(Stored items from a collection)
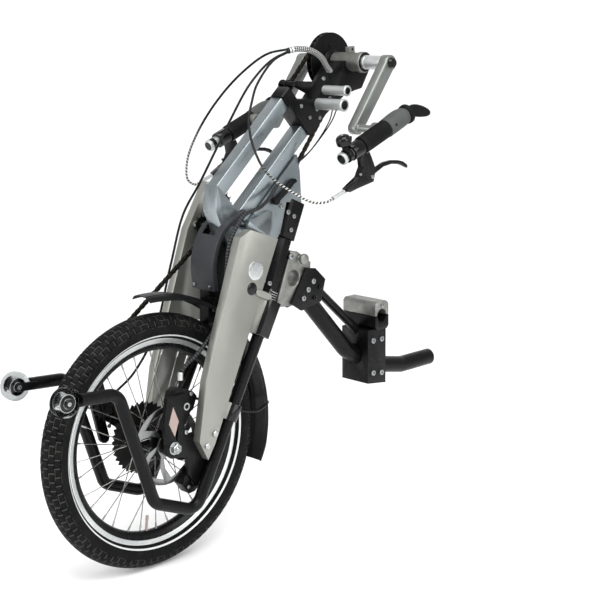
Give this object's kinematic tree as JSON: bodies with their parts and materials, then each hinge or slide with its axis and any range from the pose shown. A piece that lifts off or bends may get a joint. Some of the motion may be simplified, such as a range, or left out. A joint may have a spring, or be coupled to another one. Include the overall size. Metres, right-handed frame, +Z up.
{
  "type": "clip-on handcycle",
  "caption": "Clip-on handcycle: a forked driving wheel with a chain drive from hand cranks on a mast, a steering head and a docking boom with a frame clamp.",
  "frame": {"origin": "where the tyre meets the ground, in the wheel's middle plane, under the axle", "axes": "+X to the rider's left along the wheel axle, -Y forward, +Z up"},
  "size_m": [0.44, 1.1343, 1.0439],
  "materials": {
    "silver_paint": "satin silver grey coat",
    "polished_alloy": "polished",
    "cast_alloy": "cast and blasted",
    "black_metal": "satin black coat",
    "black_plastic": "matte moulded",
    "tyre_rubber": "matt rubber",
    "grip_rubber": "matt rubber",
    "steel": "bright drawn steel",
    "chain_steel": "oiled dark steel",
    "roller_plastic": "frosted translucent",
    "cable_jacket": "smooth jacket",
    "braid": "braided black and steel"
  },
  "bodies": {
    "dock": {"head_tube": "black_metal", "dock_casting": "cast_alloy", "dock_side_plate_left": "black_metal", "dock_side_plate_right": "black_metal", "boom_tube": "black_metal", "boom_post": "black_metal", "frame_clamp_cap": "cast_alloy"},
    "fork": {"steering_column": "black_metal", "fork_blade_left": "silver_paint", "fork_blade_right": "silver_paint", "fork_crown": "silver_paint", "mast_tube_front": "silver_paint", "mast_tube_rear": "silver_paint", "head_bracket": "black_metal", "cross_peg_lower": "polished_alloy", "cross_peg_upper": "polished_alloy", "bottom_bracket_shell": "silver_paint", "cover_shell": "black_plastic", "mudguard": "black_plastic", "wheel_axle": "steel", "dropout_left": "black_metal", "dropout_right": "black_metal", "brake_caliper_upper": "black_metal", "brake_caliper_lower": "black_metal", "derailleur_body": "black_metal", "chain": "chain_steel", "cable_sheath": "braid", "lever_cable_left": "cable_jacket", "lever_cable_right": "cable_jacket", "brake_hose": "cable_jacket", "stand_spring_left": "polished_alloy", "stand_spring_right": "polished_alloy"},
    "wheel": {"front_tyre": "tyre_rubber", "front_rim": "black_metal", "spoked_hub": "steel", "brake_rotor": "steel"},
    "cassette": {"cassette": "chain_steel"},
    "idler_upper": {"idler_upper": "black_plastic"},
    "idler_lower": {"idler_lower": "black_plastic"},
    "guide_pulley": {"guide_pulley": "black_plastic"},
    "derailleur_cage": {"derailleur_cage": "black_metal"},
    "tension_pulley": {"tension_pulley": "black_plastic"},
    "cranks": {"crank_axle": "silver_paint", "chainring": "black_metal", "crank_arm_left": "silver_paint", "crank_arm_right": "silver_paint"},
    "mast_release_lever": {"mast_release_lever": "black_metal"},
    "grip_left": {"grip_bar_left": "silver_paint", "grip_sleeve_left": "grip_rubber", "lever_bracket_left": "black_metal", "bell": "black_metal"},
    "brake_lever_left": {"brake_lever_left": "black_metal"},
    "stand_left": {"stand_leg_left": "black_metal"},
    "stand_roller_left": {"stand_roller_left": "roller_plastic"},
    "grip_right": {"grip_bar_right": "silver_paint", "grip_sleeve_right": "grip_rubber", "lever_bracket_right": "black_metal"},
    "brake_lever_right": {"brake_lever_right": "black_metal"},
    "stand_right": {"stand_leg_right": "black_metal"},
    "stand_roller_right": {"stand_roller_right": "roller_plastic"}
  },
  "joints": [
    {"name": "steering", "type": "hinge", "parent": "dock", "child": "fork", "pos_m": [0, 0.39455, 0.69681], "axis": [0, 0.3971, 0.9178], "range_deg": [-35, 35]},
    {"name": "wheel_spin", "type": "hinge", "parent": "fork", "child": "wheel", "pos_m": [0, 0, 0.258], "axis": [1, 0, 0], "continuous": true},
    {"name": "crank_spin", "type": "hinge", "parent": "fork", "child": "cranks", "pos_m": [0, 0.55878, 0.9816], "axis": [1, 0, 0], "continuous": true},
    {"name": "cassette_spin", "type": "hinge", "parent": "fork", "child": "cassette", "pos_m": [0, 0, 0.258], "axis": [1, 0, 0], "continuous": true},
    {"name": "idler_upper_spin", "type": "hinge", "parent": "fork", "child": "idler_upper", "pos_m": [0, 0.24455, 0.70281], "axis": [1, 0, 0], "continuous": true},
    {"name": "idler_lower_spin", "type": "hinge", "parent": "fork", "child": "idler_lower", "pos_m": [0, 0.18555, 0.66381], "axis": [1, 0, 0], "continuous": true},
    {"name": "guide_pulley_spin", "type": "hinge", "parent": "fork", "child": "guide_pulley", "pos_m": [0, -0.078, 0.33], "axis": [1, 0, 0], "continuous": true},
    {"name": "cage_swing", "type": "hinge", "parent": "fork", "child": "derailleur_cage", "pos_m": [0, -0.078, 0.33], "axis": [1, 0, 0], "range_deg": [0, 12], "deforming": ["chain"]},
    {"name": "tension_pulley_spin", "type": "hinge", "parent": "derailleur_cage", "child": "tension_pulley", "pos_m": [0, -0.09649, 0.40578], "axis": [1, 0, 0], "continuous": true},
    {"name": "release_lever_pull", "type": "hinge", "parent": "fork", "child": "mast_release_lever", "pos_m": [0, 0.32195, 0.70601], "axis": [1, 0, 0], "range_deg": [0, 28]},
    {"name": "grip_left_spin", "type": "hinge", "parent": "cranks", "child": "grip_left", "pos_m": [0.2, 0.46129, 0.85223], "axis": [1, 0, 0], "continuous": true},
    {"name": "brake_lever_left_pull", "type": "hinge", "parent": "grip_left", "child": "brake_lever_left", "pos_m": [0.2, 0.41999, 0.76202], "axis": [1, 0, 0], "range_deg": [0, 20], "stiffness_Nm_per_rad": 1.2, "springref_deg": -5.73},
    {"name": "stand_left_swing", "type": "hinge", "parent": "fork", "child": "stand_left", "pos_m": [0.08, 0.14, 0.303], "axis": [0, 0.4756, 0.8796], "range_deg": [0, 180]},
    {"name": "stand_roller_left_spin", "type": "hinge", "parent": "stand_left", "child": "stand_roller_left", "pos_m": [0.08, -0.25703, 0.4075], "axis": [1, 0, 0], "continuous": true},
    {"name": "grip_right_spin", "type": "hinge", "parent": "cranks", "child": "grip_right", "pos_m": [-0.2, 0.46129, 0.85223], "axis": [1, 0, 0], "continuous": true},
    {"name": "brake_lever_right_pull", "type": "hinge", "parent": "grip_right", "child": "brake_lever_right", "pos_m": [-0.2, 0.41999, 0.76202], "axis": [1, 0, 0], "range_deg": [0, 20], "stiffness_Nm_per_rad": 1.2, "springref_deg": -5.73},
    {"name": "stand_right_swing", "type": "hinge", "parent": "fork", "child": "stand_right", "pos_m": [-0.08, 0.14, 0.303], "axis": [0, -0.4756, -0.8796], "range_deg": [0, 180]},
    {"name": "stand_roller_right_spin", "type": "hinge", "parent": "stand_right", "child": "stand_roller_right", "pos_m": [-0.08, -0.25703, 0.4075], "axis": [1, 0, 0], "continuous": true}
  ],
  "couplings": [
    {"joint": "cassette_spin", "follows": "crank_spin", "ratio": 1.4},
    {"joint": "idler_upper_spin", "follows": "crank_spin", "ratio": 2.5455},
    {"joint": "idler_lower_spin", "follows": "crank_spin", "ratio": -2.5455},
    {"joint": "guide_pulley_spin", "follows": "crank_spin", "ratio": -2.5455},
    {"joint": "tension_pulley_spin", "follows": "crank_spin", "ratio": 2.5455}
  ]
}
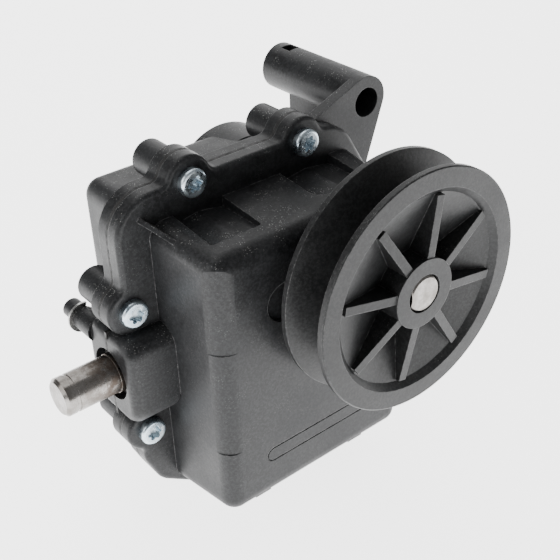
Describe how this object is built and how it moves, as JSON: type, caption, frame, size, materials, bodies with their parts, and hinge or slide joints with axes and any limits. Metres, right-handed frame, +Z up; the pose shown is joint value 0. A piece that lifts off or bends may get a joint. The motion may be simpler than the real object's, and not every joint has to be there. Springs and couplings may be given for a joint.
{
  "type": "worm gearbox",
  "caption": "Two-shell moulded worm gearbox with a front V-belt pulley, a cross output shaft, a torque-arm tube and a sliding dog clutch inside.",
  "frame": {"origin": "on the ground, under the centre of the bounding box, between the output shaft ends", "axes": "+X along the output shaft to the right, +Y backwards along the input shaft away from the pulley, +Z up"},
  "size_m": [0.176, 0.126, 0.1572],
  "materials": {
    "housing_plastic": "moulded, fine grain",
    "pulley_plastic": "moulded, satin",
    "gasket": "dull black bead",
    "zinc_screw": "blue zinc plate",
    "spring_steel": "phosphated spring steel",
    "ground_steel": "ground",
    "bearing_steel": "ground and hardened",
    "cage_brass": "stamped",
    "bush_bronze": "sintered",
    "wheel_bronze": "machined",
    "seal_rubber": "moulded"
  },
  "bodies": {
    "housing": {"front_housing": "housing_plastic", "rear_housing": "housing_plastic", "housing_gasket": "gasket", "housing_screws": "zinc_screw", "post_snap_ring": "spring_steel", "input_seal": "seal_rubber", "front_bearing_outer_race_ring": "bearing_steel", "rear_bearing_outer_race_ring": "bearing_steel", "left_output_bush": "bush_bronze", "left_output_seal": "seal_rubber", "right_output_bush": "bush_bronze", "right_output_seal": "seal_rubber"},
    "input": {"input_shaft": "ground_steel", "pulley": "pulley_plastic", "pulley_stop_ring": "spring_steel", "front_bearing_ring": "spring_steel", "rear_bearing_ring": "spring_steel", "front_bearing_inner_race_ring": "bearing_steel", "rear_bearing_inner_race_ring": "bearing_steel"},
    "output": {"output_shaft": "ground_steel", "sleeve_key": "ground_steel", "left_thrust_washer": "spring_steel", "right_thrust_washer": "spring_steel", "left_thrust_ring": "spring_steel", "right_thrust_ring": "spring_steel", "spring_ring": "spring_steel", "spring_washer": "spring_steel", "worm_wheel": "wheel_bronze", "wheel_left_ring": "spring_steel", "wheel_washer": "spring_steel", "wheel_right_ring": "spring_steel", "clutch_spring": "spring_steel"},
    "dog": {"dog_sleeve": "bearing_steel"},
    "front_cage": {"front_bearing_cage": "cage_brass", "front_bearing_balls": "bearing_steel"},
    "rear_cage": {"rear_bearing_cage": "cage_brass", "rear_bearing_balls": "bearing_steel"}
  },
  "joints": [
    {"name": "output_spin", "type": "hinge", "parent": "housing", "child": "output", "pos_m": [0, 0.0084, 0.077], "axis": [1, 0, 0], "continuous": true},
    {"name": "input_spin", "type": "hinge", "parent": "housing", "child": "input", "pos_m": [0.023, 0, 0.108], "axis": [0, 1, 0], "continuous": true},
    {"name": "front_cage_spin", "type": "hinge", "parent": "housing", "child": "front_cage", "pos_m": [0.023, -0.0215, 0.108], "axis": [0, 1, 0], "continuous": true},
    {"name": "rear_cage_spin", "type": "hinge", "parent": "housing", "child": "rear_cage", "pos_m": [0.023, 0.0455, 0.108], "axis": [0, 1, 0], "continuous": true},
    {"name": "dog_slide", "type": "slide", "parent": "output", "child": "dog", "axis": [-1, 0, 0], "range_m": [0, 0.004], "stiffness_N_per_m": 400, "springref_m": -0.002, "deforming": ["clutch_spring"]}
  ],
  "couplings": [
    {"joint": "input_spin", "follows": "output_spin", "ratio": 20},
    {"joint": "front_cage_spin", "follows": "output_spin", "ratio": 7.6429},
    {"joint": "rear_cage_spin", "follows": "output_spin", "ratio": 7.6429}
  ]
}
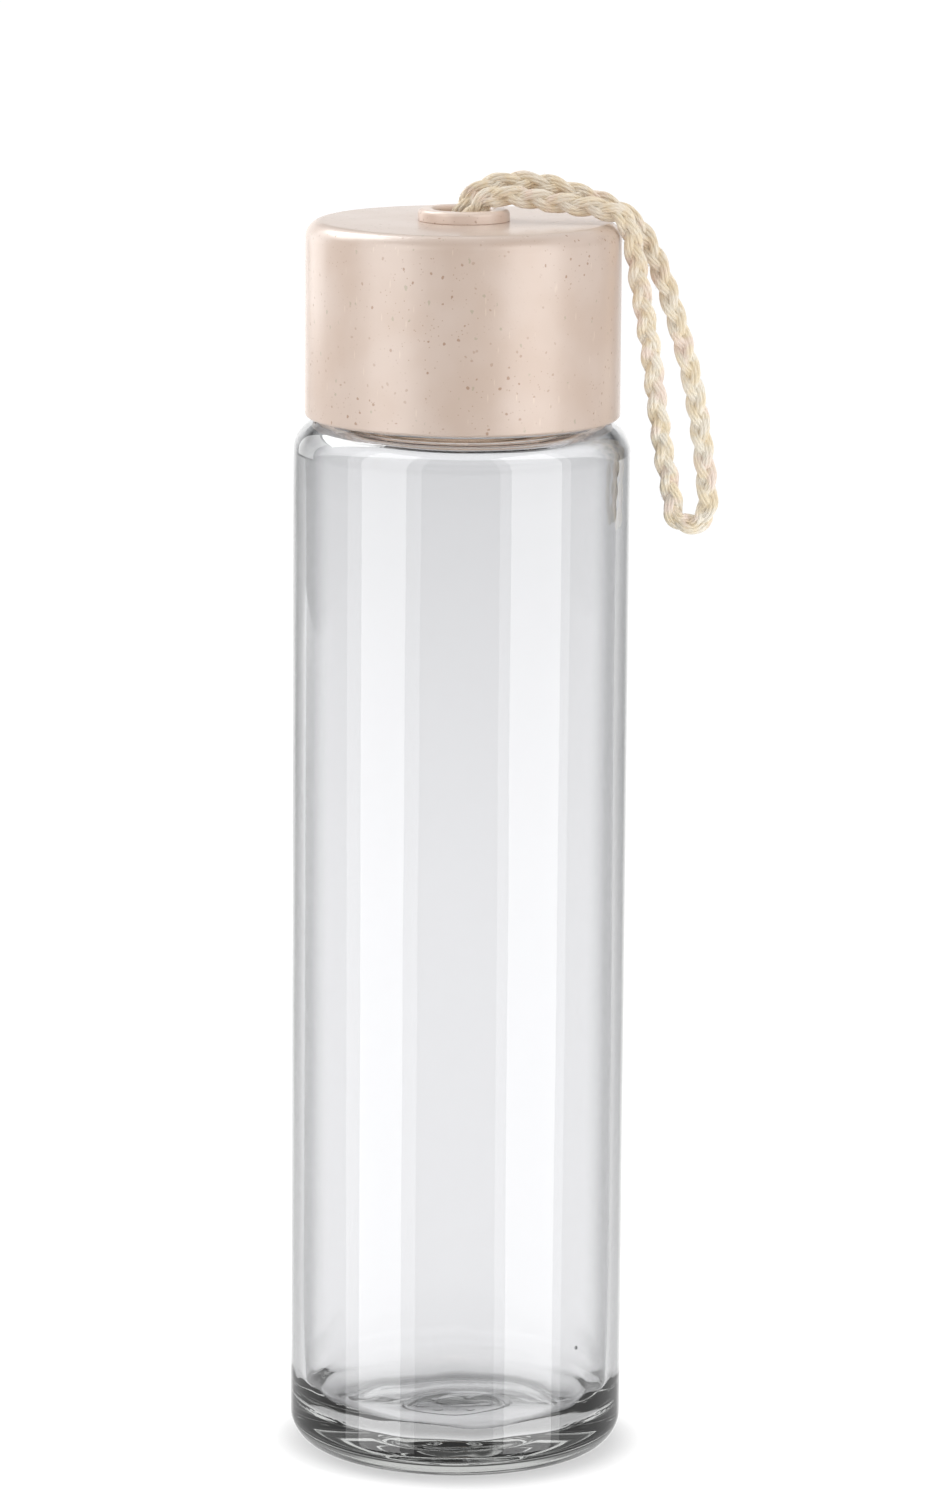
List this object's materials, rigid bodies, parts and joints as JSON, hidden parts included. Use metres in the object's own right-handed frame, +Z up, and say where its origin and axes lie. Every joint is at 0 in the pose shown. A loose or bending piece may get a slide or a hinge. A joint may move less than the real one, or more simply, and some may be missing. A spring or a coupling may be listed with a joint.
{
  "type": "glass drinking bottle",
  "caption": "Slim clear glass drinking bottle with a wide screw cap of speckled composite and a plaited cord loop for carrying.",
  "frame": {"origin": "centre of the standing ring, on the table that the bottle stands on", "axes": "+Z up along the bottle's axis; +X towards the side where the carry loop hangs"},
  "size_m": [0.0779, 0.062, 0.2388],
  "materials": {
    "glass": "clear, polished",
    "silicone": "milky silicone",
    "liner_plastic": "moulded natural plastic",
    "cap_composite": "satin straw-fibre composite with dark specks",
    "bush_composite": "satin straw-fibre composite",
    "cord_cotton": "plaited undyed cotton",
    "knot_cotton": "plaited undyed cotton"
  },
  "bodies": {
    "bottle": {"glass_bottle": "glass"},
    "seal": {"sealing_gasket": "silicone"},
    "cap": {"cap_liner": "liner_plastic", "cap_shell": "cap_composite", "cord_bush": "bush_composite"},
    "cord": {"carry_cord": "cord_cotton", "cord_knot": "knot_cotton"}
  },
  "joints": [
    {"name": "cap_rise", "type": "slide", "parent": "bottle", "child": "seal", "axis": [0, 0, 1], "range_m": [0, 0.01651]},
    {"name": "cap_turn", "type": "hinge", "parent": "seal", "child": "cap", "pos_m": [0, 0, 0.2], "axis": [0, 0, 1], "range_deg": [0, 990]},
    {"name": "cord_swivel", "type": "hinge", "parent": "cap", "child": "cord", "pos_m": [0, 0, 0.23], "axis": [0, 0, 1], "continuous": true}
  ],
  "couplings": [
    {"joint": "cap_rise", "follows": "cap_turn", "m_per_rad": 0.00095493}
  ]
}
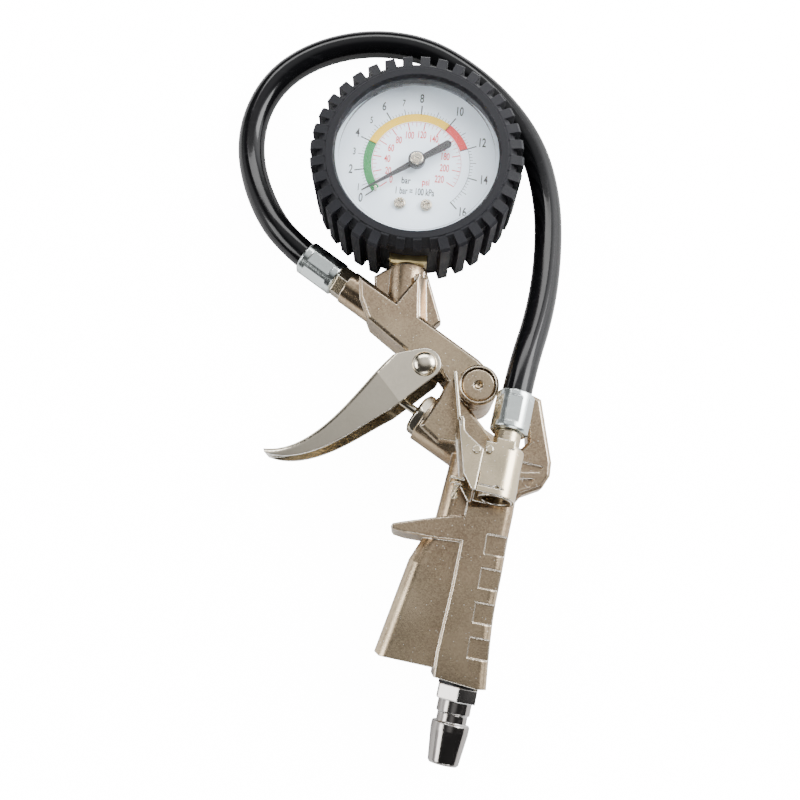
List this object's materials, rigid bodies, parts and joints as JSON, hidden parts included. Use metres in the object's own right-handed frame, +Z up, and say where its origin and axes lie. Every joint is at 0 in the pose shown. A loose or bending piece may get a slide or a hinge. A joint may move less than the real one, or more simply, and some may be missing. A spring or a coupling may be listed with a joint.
{
  "type": "tyre inflator",
  "caption": "Hand-held tyre inflator: trigger-operated air valve, dial pressure gauge in a rubber boot, bleed button, rubber hose with a clip-on chuck, and a quick-connect inlet plug.",
  "frame": {"origin": "bottom centre of the box of the inflator without its hose and chuck, on the surface it lies on", "axes": "+Z up, the way the gauge faces; +Y from the inlet plug towards the gauge; +X towards the rear hook"},
  "size_m": [0.1149, 0.257, 0.0432],
  "materials": {
    "casting": "satin nickel-plated die casting, slightly bronze",
    "chrome": "polished",
    "plug_steel": "polished, dark",
    "zinc": "bright zinc plate",
    "chuck_nickel": "satin nickel plate",
    "brass": "dull plated brass",
    "spring_steel": "drawn wire",
    "boot_rubber": "matt moulded",
    "hose_rubber": "glossy",
    "seal_rubber": "matt",
    "case_paint": "black",
    "dial_white": "matt white print",
    "pointer_black": "black",
    "lens": "clear, bevelled edge"
  },
  "bodies": {
    "inflator": {"body_casting": "casting", "inlet_plug": "plug_steel", "inlet_plug_seal": "seal_rubber", "valve_gland": "chrome", "valve_stem_oring": "seal_rubber", "valve_seat_ring": "brass", "valve_spring": "spring_steel", "lever_rivet": "chrome", "bleed_guide": "brass", "bleed_spring": "spring_steel", "bleed_stem_oring": "seal_rubber", "gauge_boot": "boot_rubber", "gauge_case": "case_paint", "gauge_lens": "lens", "gauge_dial": "dial_white", "gauge_dial_screws": "zinc", "gauge_stop_pin": "zinc", "gauge_stem_block": "brass", "bourdon_tube": "brass", "movement_back_plate": "brass", "movement_pillars": "brass", "movement_front_plate": "brass", "tip_link": "brass", "hose_front_fitting": "chuck_nickel", "hose_front_ferrule": "zinc", "hose_rear_ferrule": "zinc", "hose": "hose_rubber", "chuck_body": "chuck_nickel", "chuck_seal": "seal_rubber", "chuck_depressor": "brass", "chuck_cover": "chuck_nickel", "chuck_cover_stud": "chuck_nickel", "chuck_lever_pin": "chrome", "chuck_lever_spring": "spring_steel"},
    "trigger": {"trigger_lever": "chrome"},
    "valve_stem": {"valve_push_rod": "chrome", "valve_poppet": "brass", "valve_poppet_face": "seal_rubber"},
    "bleed": {"bleed_button": "casting"},
    "pointer": {"gauge_pointer": "pointer_black", "pointer_hub_cap": "brass", "pinion_arbor": "brass"},
    "sector": {"sector_gear": "brass"},
    "chuck_clip": {"chuck_lever": "chuck_nickel", "chuck_jaw_pin": "chuck_nickel"}
  },
  "joints": [
    {"name": "trigger_hinge", "type": "hinge", "parent": "inflator", "child": "trigger", "pos_m": [0.006, 0.00914, 0.013], "axis": [0, 0, 1], "range_deg": [0, 18], "stiffness_Nm_per_rad": 0.6, "springref_deg": -11.46},
    {"name": "valve_slide", "type": "slide", "parent": "inflator", "child": "valve_stem", "axis": [0.809, -0.5878, 0], "range_m": [0, 0.0041], "deforming": ["valve_spring"]},
    {"name": "bleed_slide", "type": "slide", "parent": "inflator", "child": "bleed", "axis": [0, 0, -1], "range_m": [0, 0.0022], "stiffness_N_per_m": 400, "springref_m": -0.003, "deforming": ["bleed_spring"]},
    {"name": "sector_swing", "type": "hinge", "parent": "inflator", "child": "sector", "pos_m": [0.00248, 0.06669, 0.015], "axis": [0, 0, 1], "range_deg": [0, 44], "stiffness_Nm_per_rad": 0.0005, "springref_deg": -2.86},
    {"name": "pointer_spin", "type": "hinge", "parent": "inflator", "child": "pointer", "pos_m": [0.0037, 0.08063, 0.018], "axis": [0, 0, -1], "range_deg": [0, 264.5]},
    {"name": "chuck_clip_hinge", "type": "hinge", "parent": "inflator", "child": "chuck_clip", "pos_m": [0.02084, -0.02291, 0.03406], "axis": [-0.0363, -0.1522, -0.9877], "range_deg": [0, 15], "stiffness_Nm_per_rad": 0.3, "springref_deg": -8.59, "deforming": ["chuck_lever_spring"]}
  ],
  "couplings": [
    {"joint": "valve_slide", "follows": "trigger_hinge", "m_per_rad": 0.0128},
    {"joint": "pointer_spin", "follows": "sector_swing", "ratio": 6}
  ]
}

■ **STATED PROBLEM**
Using the records above, copy each line that contains "pose".

■ **EXERCISE ANSWER**
Give this object's kinematic tree as JSON: bodies with their parts and materials, then each hinge or slide with its axis and any range from the pose shown. A piece that lifts off or bends may get a joint. Some of the motion may be simplified, such as a range, or left out. A joint may have a spring, or be coupled to another one. Include the overall size. Metres, right-handed frame, +Z up.
Describe how this object is built and how it moves, as JSON: type, caption, frame, size, materials, bodies with their parts, and hinge or slide joints with axes and any limits. Metres, right-handed frame, +Z up; the pose shown is joint value 0. A piece that lifts off or bends may get a joint. The motion may be simpler than the real object's, and not every joint has to be there. Springs and couplings may be given for a joint.
List this object's materials, rigid bodies, parts and joints as JSON, hidden parts included. Use metres in the object's own right-handed frame, +Z up, and say where its origin and axes lie. Every joint is at 0 in the pose shown. A loose or bending piece may get a slide or a hinge. A joint may move less than the real one, or more simply, and some may be missing. A spring or a coupling may be listed with a joint.
List this object's materials, rigid bodies, parts and joints as JSON, hidden parts included. Use metres in the object's own right-handed frame, +Z up, and say where its origin and axes lie. Every joint is at 0 in the pose shown. A loose or bending piece may get a slide or a hinge. A joint may move less than the real one, or more simply, and some may be missing. A spring or a coupling may be listed with a joint.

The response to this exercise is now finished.